• The task: For this exercise, return only the lines from the line containing "Keep writing the" through the line containing "stretched that way.", both ends included, exactly as they are.

[Raw records]
>>>
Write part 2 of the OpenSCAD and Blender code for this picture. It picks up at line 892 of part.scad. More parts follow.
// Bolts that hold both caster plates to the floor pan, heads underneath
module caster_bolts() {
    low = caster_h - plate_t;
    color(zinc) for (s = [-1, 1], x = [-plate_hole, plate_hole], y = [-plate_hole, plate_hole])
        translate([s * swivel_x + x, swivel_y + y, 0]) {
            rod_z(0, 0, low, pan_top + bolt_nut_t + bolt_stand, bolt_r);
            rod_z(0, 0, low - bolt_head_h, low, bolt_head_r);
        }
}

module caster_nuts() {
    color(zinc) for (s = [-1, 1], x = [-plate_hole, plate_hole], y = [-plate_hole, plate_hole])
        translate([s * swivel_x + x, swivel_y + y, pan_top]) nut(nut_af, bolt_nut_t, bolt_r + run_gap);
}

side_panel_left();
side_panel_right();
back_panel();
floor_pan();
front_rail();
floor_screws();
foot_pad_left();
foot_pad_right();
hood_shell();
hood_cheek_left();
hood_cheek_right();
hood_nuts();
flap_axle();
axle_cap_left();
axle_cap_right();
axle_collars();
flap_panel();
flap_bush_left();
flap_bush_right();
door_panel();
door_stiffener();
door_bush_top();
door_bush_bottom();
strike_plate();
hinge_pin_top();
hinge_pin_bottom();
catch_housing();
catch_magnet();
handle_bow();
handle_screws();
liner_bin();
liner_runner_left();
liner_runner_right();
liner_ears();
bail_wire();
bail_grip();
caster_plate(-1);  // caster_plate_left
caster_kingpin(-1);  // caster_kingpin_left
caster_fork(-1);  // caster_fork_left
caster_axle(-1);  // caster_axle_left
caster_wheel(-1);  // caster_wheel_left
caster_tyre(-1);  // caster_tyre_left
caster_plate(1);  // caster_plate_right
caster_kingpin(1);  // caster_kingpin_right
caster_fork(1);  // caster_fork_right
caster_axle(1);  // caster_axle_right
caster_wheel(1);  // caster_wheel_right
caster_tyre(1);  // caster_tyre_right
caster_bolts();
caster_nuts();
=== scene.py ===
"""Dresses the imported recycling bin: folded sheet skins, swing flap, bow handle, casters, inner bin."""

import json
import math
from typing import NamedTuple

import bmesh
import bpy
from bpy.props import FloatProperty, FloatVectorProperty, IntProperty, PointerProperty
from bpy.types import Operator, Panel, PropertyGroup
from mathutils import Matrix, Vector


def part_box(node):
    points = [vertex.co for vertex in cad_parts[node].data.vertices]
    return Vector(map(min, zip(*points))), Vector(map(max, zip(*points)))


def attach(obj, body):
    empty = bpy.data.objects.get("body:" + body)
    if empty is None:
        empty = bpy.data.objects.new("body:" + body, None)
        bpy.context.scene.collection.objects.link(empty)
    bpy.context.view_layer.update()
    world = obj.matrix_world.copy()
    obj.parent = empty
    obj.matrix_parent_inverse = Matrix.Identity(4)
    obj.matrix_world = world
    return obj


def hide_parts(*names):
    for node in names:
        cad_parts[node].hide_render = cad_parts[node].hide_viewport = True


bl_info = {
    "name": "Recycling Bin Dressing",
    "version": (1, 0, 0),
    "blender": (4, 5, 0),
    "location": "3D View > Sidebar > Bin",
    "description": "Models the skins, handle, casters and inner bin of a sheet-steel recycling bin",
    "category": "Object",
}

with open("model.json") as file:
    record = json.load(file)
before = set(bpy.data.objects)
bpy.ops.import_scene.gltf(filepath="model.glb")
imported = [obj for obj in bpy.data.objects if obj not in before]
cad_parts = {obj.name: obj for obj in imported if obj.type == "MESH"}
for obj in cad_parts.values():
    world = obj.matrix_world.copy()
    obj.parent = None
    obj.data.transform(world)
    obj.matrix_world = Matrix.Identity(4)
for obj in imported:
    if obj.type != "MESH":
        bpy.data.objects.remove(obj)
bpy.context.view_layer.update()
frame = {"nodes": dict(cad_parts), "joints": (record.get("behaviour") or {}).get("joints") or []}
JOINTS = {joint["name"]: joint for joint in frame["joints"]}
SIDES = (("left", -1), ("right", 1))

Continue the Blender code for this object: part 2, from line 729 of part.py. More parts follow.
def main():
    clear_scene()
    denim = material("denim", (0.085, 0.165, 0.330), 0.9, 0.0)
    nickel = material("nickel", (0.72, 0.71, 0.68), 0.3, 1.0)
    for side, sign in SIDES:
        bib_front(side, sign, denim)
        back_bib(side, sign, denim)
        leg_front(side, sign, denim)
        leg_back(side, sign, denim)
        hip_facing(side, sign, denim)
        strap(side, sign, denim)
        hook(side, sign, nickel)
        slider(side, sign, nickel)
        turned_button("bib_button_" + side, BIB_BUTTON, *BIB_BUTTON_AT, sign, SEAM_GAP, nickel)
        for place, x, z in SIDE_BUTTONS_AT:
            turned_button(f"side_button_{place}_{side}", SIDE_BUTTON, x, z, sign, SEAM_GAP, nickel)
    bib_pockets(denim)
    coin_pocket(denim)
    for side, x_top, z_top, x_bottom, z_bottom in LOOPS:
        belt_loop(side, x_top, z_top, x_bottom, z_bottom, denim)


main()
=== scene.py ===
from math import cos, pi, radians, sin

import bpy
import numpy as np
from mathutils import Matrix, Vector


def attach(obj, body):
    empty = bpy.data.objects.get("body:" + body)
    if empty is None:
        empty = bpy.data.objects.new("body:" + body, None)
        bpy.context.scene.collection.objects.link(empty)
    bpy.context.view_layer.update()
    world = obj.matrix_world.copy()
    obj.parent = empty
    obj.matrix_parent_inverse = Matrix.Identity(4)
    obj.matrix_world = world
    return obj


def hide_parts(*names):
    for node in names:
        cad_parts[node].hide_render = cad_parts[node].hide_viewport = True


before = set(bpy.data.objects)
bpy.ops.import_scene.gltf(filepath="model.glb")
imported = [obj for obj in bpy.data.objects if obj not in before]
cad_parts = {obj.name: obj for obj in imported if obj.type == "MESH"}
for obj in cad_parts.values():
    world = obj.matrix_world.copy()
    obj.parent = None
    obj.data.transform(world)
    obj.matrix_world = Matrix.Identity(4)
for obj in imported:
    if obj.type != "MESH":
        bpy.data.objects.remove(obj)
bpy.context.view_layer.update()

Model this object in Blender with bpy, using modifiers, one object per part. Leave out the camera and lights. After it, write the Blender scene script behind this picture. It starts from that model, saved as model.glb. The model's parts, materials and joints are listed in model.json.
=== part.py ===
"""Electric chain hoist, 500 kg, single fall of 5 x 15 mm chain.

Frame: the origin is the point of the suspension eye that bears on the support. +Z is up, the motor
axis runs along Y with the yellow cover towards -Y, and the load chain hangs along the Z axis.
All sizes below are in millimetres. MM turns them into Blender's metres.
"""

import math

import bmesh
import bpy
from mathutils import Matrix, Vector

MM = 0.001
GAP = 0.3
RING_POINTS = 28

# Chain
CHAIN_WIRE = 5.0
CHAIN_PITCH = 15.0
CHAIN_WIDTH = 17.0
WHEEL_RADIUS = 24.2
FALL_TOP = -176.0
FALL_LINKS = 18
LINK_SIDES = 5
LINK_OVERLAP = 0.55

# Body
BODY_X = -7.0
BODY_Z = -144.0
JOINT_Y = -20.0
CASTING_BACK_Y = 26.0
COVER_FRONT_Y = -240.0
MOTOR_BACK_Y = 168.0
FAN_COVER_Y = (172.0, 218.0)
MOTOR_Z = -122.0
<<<
>>>
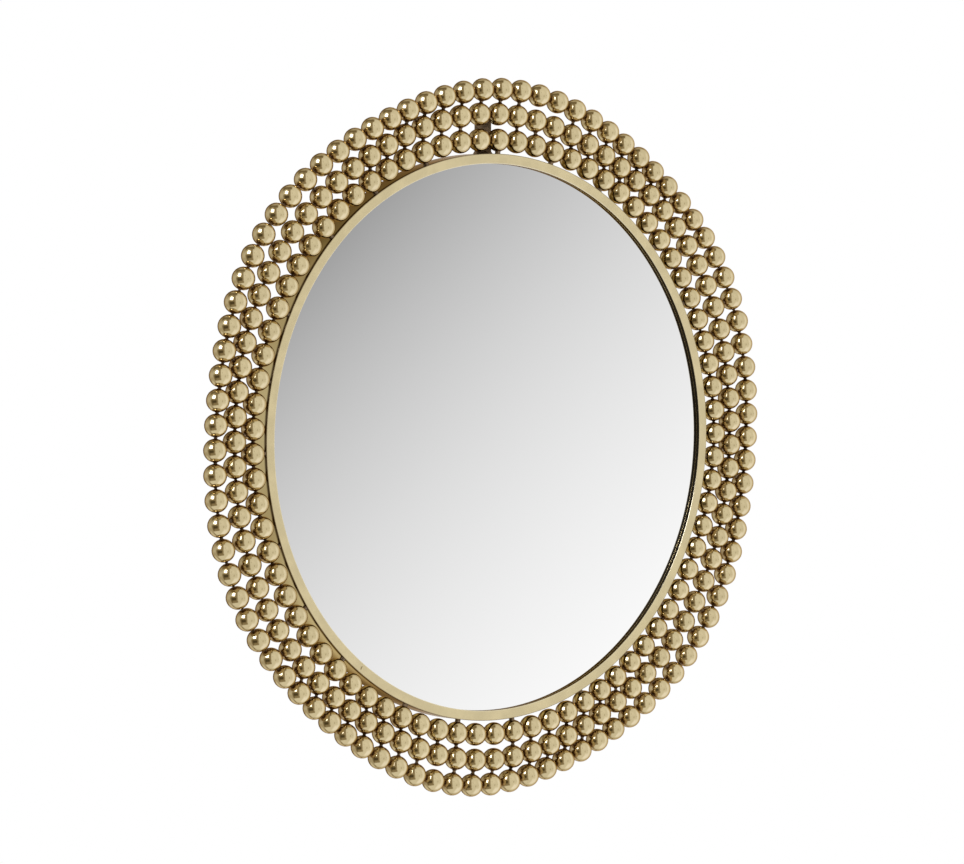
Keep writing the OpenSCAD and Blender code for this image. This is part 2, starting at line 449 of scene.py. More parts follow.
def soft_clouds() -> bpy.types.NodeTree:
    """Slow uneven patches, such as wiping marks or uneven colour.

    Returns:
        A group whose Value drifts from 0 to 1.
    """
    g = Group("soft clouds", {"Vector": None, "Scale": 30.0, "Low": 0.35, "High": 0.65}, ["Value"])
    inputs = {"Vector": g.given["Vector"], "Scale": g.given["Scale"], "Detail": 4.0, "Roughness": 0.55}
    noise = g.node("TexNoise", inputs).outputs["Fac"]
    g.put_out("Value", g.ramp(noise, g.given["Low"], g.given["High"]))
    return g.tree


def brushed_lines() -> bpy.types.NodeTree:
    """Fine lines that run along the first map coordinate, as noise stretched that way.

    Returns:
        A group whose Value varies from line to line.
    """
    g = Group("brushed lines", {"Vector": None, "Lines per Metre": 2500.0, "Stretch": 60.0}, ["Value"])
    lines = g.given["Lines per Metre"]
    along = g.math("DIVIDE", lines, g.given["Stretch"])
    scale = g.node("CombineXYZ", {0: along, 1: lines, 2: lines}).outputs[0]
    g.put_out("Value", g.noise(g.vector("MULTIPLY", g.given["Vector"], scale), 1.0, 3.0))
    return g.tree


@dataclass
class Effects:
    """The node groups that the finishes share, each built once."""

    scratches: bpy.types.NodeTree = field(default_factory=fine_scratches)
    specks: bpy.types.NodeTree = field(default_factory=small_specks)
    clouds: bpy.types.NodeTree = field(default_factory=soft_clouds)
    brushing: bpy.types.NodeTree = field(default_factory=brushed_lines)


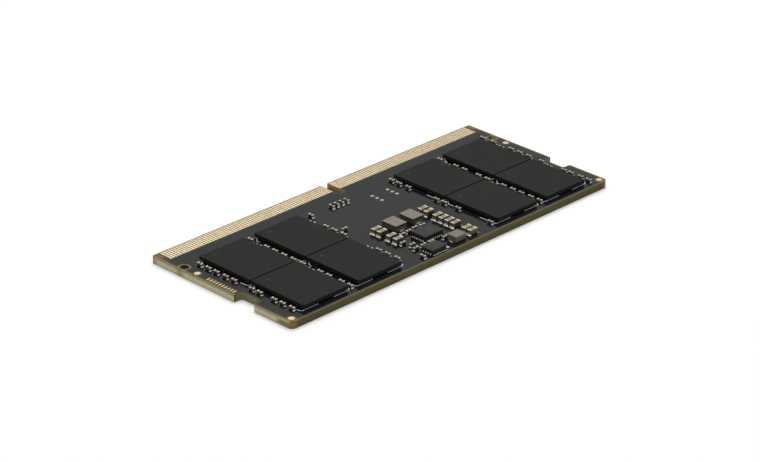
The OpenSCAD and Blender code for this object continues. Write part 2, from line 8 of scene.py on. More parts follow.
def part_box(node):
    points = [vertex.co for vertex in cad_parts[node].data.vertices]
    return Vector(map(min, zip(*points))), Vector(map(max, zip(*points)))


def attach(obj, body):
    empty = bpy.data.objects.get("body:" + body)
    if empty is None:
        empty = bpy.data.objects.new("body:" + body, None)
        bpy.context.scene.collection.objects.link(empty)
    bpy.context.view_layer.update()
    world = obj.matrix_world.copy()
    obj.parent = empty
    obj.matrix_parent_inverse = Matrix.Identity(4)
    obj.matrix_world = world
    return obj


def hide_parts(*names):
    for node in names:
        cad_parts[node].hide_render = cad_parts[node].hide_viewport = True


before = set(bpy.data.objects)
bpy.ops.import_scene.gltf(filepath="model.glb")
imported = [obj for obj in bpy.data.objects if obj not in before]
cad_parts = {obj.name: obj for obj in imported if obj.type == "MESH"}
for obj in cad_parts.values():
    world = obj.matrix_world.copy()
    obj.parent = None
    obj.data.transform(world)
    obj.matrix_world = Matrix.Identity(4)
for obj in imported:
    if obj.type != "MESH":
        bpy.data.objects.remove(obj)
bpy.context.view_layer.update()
<<<
• Complete response:
Keep writing the OpenSCAD and Blender code for this image. This is part 2, starting at line 449 of scene.py. More parts follow.
def soft_clouds() -> bpy.types.NodeTree:
    """Slow uneven patches, such as wiping marks or uneven colour.

    Returns:
        A group whose Value drifts from 0 to 1.
    """
    g = Group("soft clouds", {"Vector": None, "Scale": 30.0, "Low": 0.35, "High": 0.65}, ["Value"])
    inputs = {"Vector": g.given["Vector"], "Scale": g.given["Scale"], "Detail": 4.0, "Roughness": 0.55}
    noise = g.node("TexNoise", inputs).outputs["Fac"]
    g.put_out("Value", g.ramp(noise, g.given["Low"], g.given["High"]))
    return g.tree


def brushed_lines() -> bpy.types.NodeTree:
    """Fine lines that run along the first map coordinate, as noise stretched that way.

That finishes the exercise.